── DATA FOR PROCESSING ──

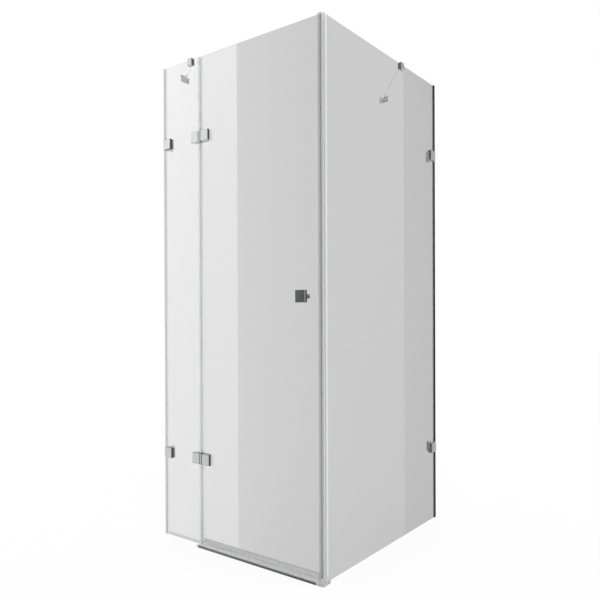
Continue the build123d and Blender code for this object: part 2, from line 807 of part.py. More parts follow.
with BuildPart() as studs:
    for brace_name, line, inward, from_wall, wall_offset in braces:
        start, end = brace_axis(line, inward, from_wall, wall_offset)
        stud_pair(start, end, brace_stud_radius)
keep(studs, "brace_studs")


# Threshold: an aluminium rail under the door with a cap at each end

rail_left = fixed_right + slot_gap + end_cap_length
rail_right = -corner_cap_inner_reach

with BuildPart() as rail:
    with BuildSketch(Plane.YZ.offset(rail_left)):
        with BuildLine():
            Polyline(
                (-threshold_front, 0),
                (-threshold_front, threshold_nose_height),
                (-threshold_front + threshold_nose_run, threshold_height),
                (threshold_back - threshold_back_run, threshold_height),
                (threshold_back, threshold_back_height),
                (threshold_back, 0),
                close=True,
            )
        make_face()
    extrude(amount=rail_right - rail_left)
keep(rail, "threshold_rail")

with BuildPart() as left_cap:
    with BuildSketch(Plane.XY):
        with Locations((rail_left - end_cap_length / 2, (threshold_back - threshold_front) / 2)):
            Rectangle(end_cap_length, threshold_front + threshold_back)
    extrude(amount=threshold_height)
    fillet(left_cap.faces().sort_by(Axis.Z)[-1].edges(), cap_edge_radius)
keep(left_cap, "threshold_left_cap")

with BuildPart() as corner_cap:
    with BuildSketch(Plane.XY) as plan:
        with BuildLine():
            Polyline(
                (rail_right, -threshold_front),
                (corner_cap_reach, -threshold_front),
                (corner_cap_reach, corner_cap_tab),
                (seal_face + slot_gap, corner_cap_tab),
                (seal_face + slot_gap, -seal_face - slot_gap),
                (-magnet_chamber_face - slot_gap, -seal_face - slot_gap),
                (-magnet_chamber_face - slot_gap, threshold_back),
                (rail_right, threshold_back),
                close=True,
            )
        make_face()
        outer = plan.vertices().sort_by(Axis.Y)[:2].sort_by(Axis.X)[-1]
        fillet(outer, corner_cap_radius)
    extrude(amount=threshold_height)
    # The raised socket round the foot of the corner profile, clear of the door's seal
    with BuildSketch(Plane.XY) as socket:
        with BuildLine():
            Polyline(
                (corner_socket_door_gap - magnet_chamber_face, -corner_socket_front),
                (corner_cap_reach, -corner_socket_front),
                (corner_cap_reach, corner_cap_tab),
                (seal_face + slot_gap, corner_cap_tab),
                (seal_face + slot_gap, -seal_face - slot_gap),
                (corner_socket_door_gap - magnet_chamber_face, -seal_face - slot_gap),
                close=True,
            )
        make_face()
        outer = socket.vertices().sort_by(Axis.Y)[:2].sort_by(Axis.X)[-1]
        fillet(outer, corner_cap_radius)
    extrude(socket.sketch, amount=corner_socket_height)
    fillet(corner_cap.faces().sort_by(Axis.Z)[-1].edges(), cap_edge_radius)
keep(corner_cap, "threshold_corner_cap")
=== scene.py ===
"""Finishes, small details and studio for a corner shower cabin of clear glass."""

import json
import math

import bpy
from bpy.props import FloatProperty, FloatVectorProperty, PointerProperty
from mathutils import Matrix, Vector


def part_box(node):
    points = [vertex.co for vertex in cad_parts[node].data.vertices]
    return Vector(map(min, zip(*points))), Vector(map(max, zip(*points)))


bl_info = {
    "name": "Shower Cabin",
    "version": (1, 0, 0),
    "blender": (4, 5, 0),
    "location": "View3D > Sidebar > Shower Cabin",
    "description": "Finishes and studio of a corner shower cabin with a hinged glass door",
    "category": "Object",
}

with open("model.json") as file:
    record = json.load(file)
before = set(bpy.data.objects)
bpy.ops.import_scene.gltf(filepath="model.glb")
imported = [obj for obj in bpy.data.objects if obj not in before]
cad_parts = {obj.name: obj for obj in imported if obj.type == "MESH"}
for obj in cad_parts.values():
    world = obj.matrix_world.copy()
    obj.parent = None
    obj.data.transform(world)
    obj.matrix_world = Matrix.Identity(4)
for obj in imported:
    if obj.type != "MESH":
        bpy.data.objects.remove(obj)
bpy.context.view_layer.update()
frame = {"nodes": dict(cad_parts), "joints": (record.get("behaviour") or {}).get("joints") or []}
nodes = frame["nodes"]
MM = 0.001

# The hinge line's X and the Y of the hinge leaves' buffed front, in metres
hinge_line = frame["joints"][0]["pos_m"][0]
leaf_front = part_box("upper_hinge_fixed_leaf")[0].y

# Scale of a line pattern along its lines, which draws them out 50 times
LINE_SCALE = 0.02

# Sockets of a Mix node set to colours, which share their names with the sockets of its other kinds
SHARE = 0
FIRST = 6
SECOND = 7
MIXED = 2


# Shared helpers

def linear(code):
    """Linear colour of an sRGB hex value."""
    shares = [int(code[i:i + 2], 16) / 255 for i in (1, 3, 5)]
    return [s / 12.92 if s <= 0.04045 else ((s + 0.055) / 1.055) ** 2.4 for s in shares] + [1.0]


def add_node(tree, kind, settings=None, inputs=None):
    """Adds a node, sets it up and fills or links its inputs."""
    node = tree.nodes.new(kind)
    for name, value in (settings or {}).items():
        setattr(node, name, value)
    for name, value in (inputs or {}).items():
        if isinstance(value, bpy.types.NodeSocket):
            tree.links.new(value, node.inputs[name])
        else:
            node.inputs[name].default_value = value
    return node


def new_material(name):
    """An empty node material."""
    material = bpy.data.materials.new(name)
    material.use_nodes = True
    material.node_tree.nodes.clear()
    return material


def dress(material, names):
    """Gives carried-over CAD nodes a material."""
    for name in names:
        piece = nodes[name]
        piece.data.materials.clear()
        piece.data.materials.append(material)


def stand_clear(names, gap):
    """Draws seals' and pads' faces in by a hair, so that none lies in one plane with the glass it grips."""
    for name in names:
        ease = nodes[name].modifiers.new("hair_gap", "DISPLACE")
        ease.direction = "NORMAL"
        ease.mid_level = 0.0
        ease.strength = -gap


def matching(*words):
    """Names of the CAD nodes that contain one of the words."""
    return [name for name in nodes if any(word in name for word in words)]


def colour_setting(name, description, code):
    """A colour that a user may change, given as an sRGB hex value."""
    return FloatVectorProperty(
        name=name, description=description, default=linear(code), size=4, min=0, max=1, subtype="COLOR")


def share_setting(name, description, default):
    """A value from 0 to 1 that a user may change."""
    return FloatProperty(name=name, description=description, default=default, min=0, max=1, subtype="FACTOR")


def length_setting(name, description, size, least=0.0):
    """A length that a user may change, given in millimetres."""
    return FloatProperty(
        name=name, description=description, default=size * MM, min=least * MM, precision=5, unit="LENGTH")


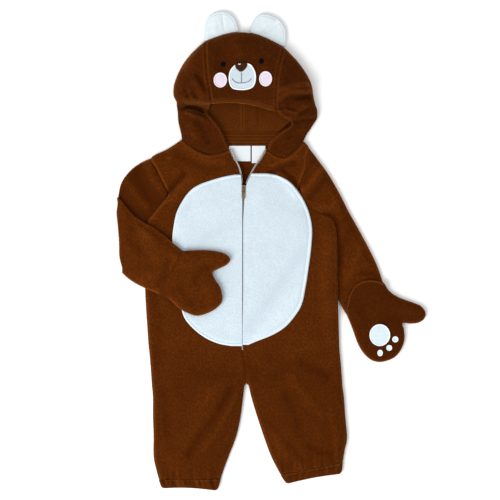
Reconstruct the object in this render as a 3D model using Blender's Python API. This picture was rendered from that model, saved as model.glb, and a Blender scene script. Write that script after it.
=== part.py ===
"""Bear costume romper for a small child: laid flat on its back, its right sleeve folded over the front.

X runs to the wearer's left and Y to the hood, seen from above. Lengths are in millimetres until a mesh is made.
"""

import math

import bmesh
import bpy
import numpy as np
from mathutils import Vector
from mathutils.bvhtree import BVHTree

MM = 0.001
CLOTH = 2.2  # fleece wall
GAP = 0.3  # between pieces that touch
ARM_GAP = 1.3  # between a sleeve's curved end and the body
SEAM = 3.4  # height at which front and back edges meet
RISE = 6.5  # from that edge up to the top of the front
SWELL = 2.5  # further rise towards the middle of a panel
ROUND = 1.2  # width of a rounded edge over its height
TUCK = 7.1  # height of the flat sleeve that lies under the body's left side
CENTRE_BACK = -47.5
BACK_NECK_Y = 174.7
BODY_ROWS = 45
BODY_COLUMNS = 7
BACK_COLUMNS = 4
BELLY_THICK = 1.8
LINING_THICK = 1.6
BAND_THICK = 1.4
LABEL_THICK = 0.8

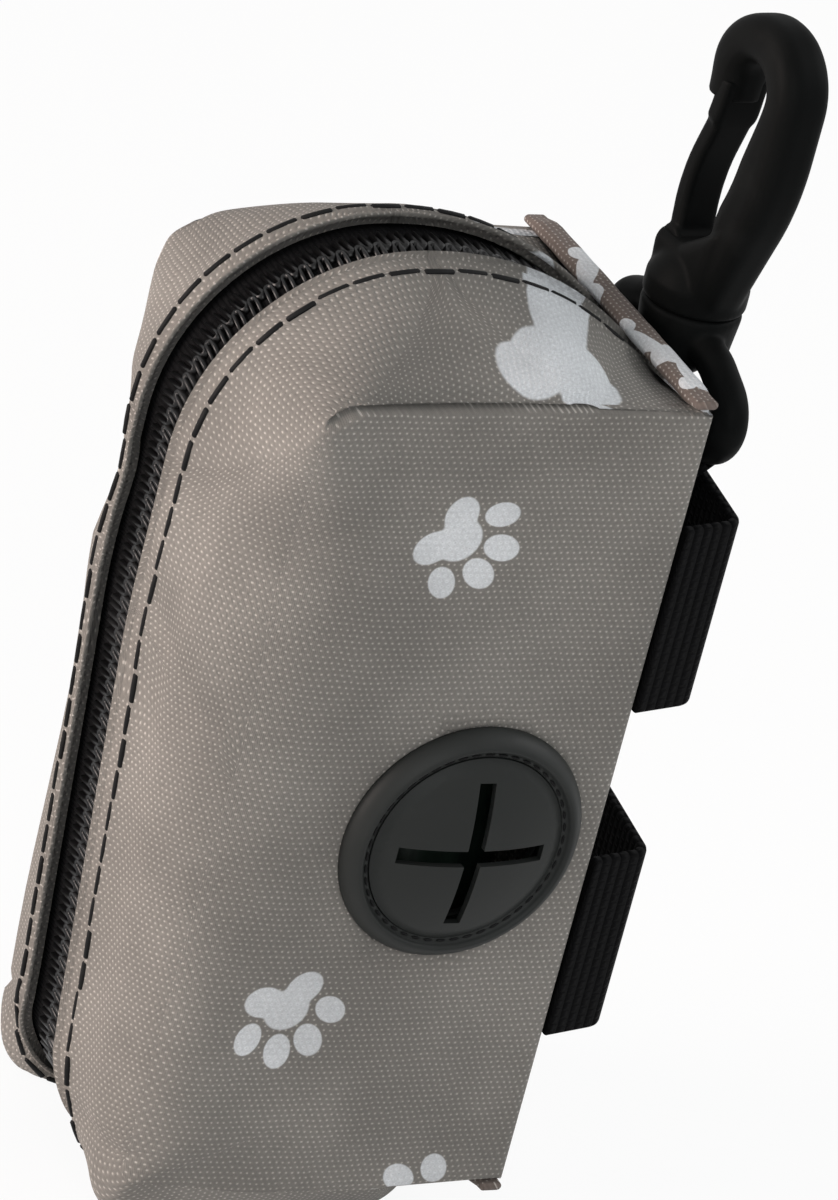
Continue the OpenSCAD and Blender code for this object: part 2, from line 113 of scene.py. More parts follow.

───

Repeat the span of lines that opens with the line holding "# The raised" and closes with the line holding "points = [vertex.co", exactly as it stands.

-- WRITTEN RESPONSE --
    # The raised socket round the foot of the corner profile, clear of the door's seal
    with BuildSketch(Plane.XY) as socket:
        with BuildLine():
            Polyline(
                (corner_socket_door_gap - magnet_chamber_face, -corner_socket_front),
                (corner_cap_reach, -corner_socket_front),
                (corner_cap_reach, corner_cap_tab),
                (seal_face + slot_gap, corner_cap_tab),
                (seal_face + slot_gap, -seal_face - slot_gap),
                (corner_socket_door_gap - magnet_chamber_face, -seal_face - slot_gap),
                close=True,
            )
        make_face()
        outer = socket.vertices().sort_by(Axis.Y)[:2].sort_by(Axis.X)[-1]
        fillet(outer, corner_cap_radius)
    extrude(socket.sketch, amount=corner_socket_height)
    fillet(corner_cap.faces().sort_by(Axis.Z)[-1].edges(), cap_edge_radius)
keep(corner_cap, "threshold_corner_cap")
=== scene.py ===
"""Finishes, small details and studio for a corner shower cabin of clear glass."""

import json
import math

import bpy
from bpy.props import FloatProperty, FloatVectorProperty, PointerProperty
from mathutils import Matrix, Vector


def part_box(node):
    points = [vertex.co for vertex in cad_parts[node].data.vertices]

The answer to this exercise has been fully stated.